Anna, who had been in dance classes and theater camps since she was a small child, gained confidence in her comedic talents and physical expressivity while in high school. She also realized she wanted to choreograph and produce shows. This led her to the prestigious dance program at Temple University in Philadelphia, which emphasizes composition and choreography over strictly performance-based fine arts education. Anna produced her own show as her senior thesis. She also double-majored in psychology. People have always fascinated her, she confesses. Today her goal as an artist is “to invite audiences to view everyday life through the lens of modern dance.”

From Philadelphia, it was on to New York City. A gifted storyteller with an incredibly expressive face, she told me that shortly after arriving in the Big Apple, she was stuck underground for 45 minutes in a subway car. As she tells it, rather than hostile silence, strangers suddenly broke into conversation. 

“It really felt like we were all in it together.

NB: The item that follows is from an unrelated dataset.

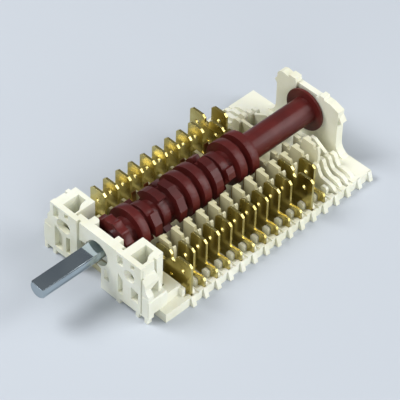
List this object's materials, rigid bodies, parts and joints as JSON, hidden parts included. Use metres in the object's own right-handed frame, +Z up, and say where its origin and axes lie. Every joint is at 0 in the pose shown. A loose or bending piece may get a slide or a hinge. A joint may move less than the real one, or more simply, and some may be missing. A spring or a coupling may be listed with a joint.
{
  "type": "oven selector switch",
  "caption": "Rotary cam selector switch for an oven: comb-walled plastic base, dark red camshaft, D shaft, fixing bracket and two rows of brass push-on tabs.",
  "frame": {"origin": "middle of the overall length and width, at the underside of the base", "axes": "+Y along the spindle from the control shaft to the rear wall, +X towards the row that starts with a double terminal, +Z up off the underside of the base"},
  "size_m": [0.052, 0.1126, 0.0225],
  "materials": {
    "cream_plastic": "moulded, slightly satin",
    "maroon_plastic": "moulded satin",
    "plunger_plastic": "moulded satin",
    "shaft_steel": "zinc plated, drawn",
    "spring_steel": "drawn wire",
    "tab_brass": "stamped, lightly oxidised",
    "contact_bronze": "rolled spring strip"
  },
  "bodies": {
    "housing": {"base_housing": "cream_plastic", "contact_blade_left_01": "contact_bronze", "contact_blade_left_02": "contact_bronze", "contact_blade_left_03": "contact_bronze", "contact_blade_left_04": "contact_bronze", "contact_blade_left_05": "contact_bronze", "contact_blade_left_06": "contact_bronze", "contact_blade_left_07": "contact_bronze", "contact_blade_left_08": "contact_bronze", "contact_blade_left_09": "contact_bronze", "contact_blade_right_01": "contact_bronze", "contact_blade_right_02": "contact_bronze", "contact_blade_right_03": "contact_bronze", "contact_blade_right_04": "contact_bronze", "contact_blade_right_05": "contact_bronze", "contact_blade_right_06": "contact_bronze", "contact_blade_right_07": "contact_bronze", "contact_blade_right_08": "contact_bronze", "contact_blade_right_09": "contact_bronze", "detent_spring": "spring_steel", "double_terminal_left_11": "tab_brass", "double_terminal_right_01": "tab_brass", "double_terminal_right_11": "tab_brass", "front_bracket": "cream_plastic", "terminal_left_02": "tab_brass", "terminal_left_03": "tab_brass", "terminal_left_04": "tab_brass", "terminal_left_05": "tab_brass", "terminal_left_06": "tab_brass", "terminal_left_07": "tab_brass", "terminal_left_08": "tab_brass", "terminal_left_09": "tab_brass", "terminal_left_10": "tab_brass", "terminal_left_12": "tab_brass", "terminal_right_02": "tab_brass", "terminal_right_03": "tab_brass", "terminal_right_04": "tab_brass", "terminal_right_05": "tab_brass", "terminal_right_06": "tab_brass", "terminal_right_07": "tab_brass", "terminal_right_08": "tab_brass", "terminal_right_09": "tab_brass", "terminal_right_10": "tab_brass", "terminal_right_12": "tab_brass"},
    "spindle": {"camshaft": "maroon_plastic", "d_shaft": "shaft_steel"},
    "detent": {"detent_plunger": "plunger_plastic"}
  },
  "joints": [
    {"name": "spindle_turn", "type": "hinge", "parent": "housing", "child": "spindle", "pos_m": [0, -0.014, 0.014], "axis": [0, 1, 0], "continuous": true},
    {"name": "detent_slide", "type": "slide", "parent": "housing", "child": "detent", "axis": [0, 0, 1], "range_m": [-0.0009, 0], "stiffness_N_per_m": 2000, "springref_m": 0.0006, "deforming": ["detent_spring"]}
  ]
}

There was a camaraderie that I hadn’t experienced before and I really appreciated.”  This idea that “we are all in the same space together” underpins Anna’s work. The mission of her dance company, Real. Live. People., is accessibility.

Her most recent production, “Again, but this time with feeling” premiered in June at the Living Arts Collective to rave reviews. It was a show about deep, personal, human failure. Yet it was laugh-out-loud funny. Diving into themes like mansplaining, dating, restaurant work and job searching, Anna admits, “I exposed parts of my psyche.”

The comedy in the show is actually far from humorous underneath it all. Her goal is to explore the human condition, our inherent social and interpersonal existence, through idiosyncratic movement and gesture. Engagement with Anna’s work means processing boorishness, awkwardness and the resulting tension. If we can laugh about it, we can learn from it, and move forward.

In the fall, Anna and collaborator Leah Wilks will be staging her production, “Feature Presentation,” at Temple. She also has performances and productions on the horizon at Duke University and in New York City in 2019.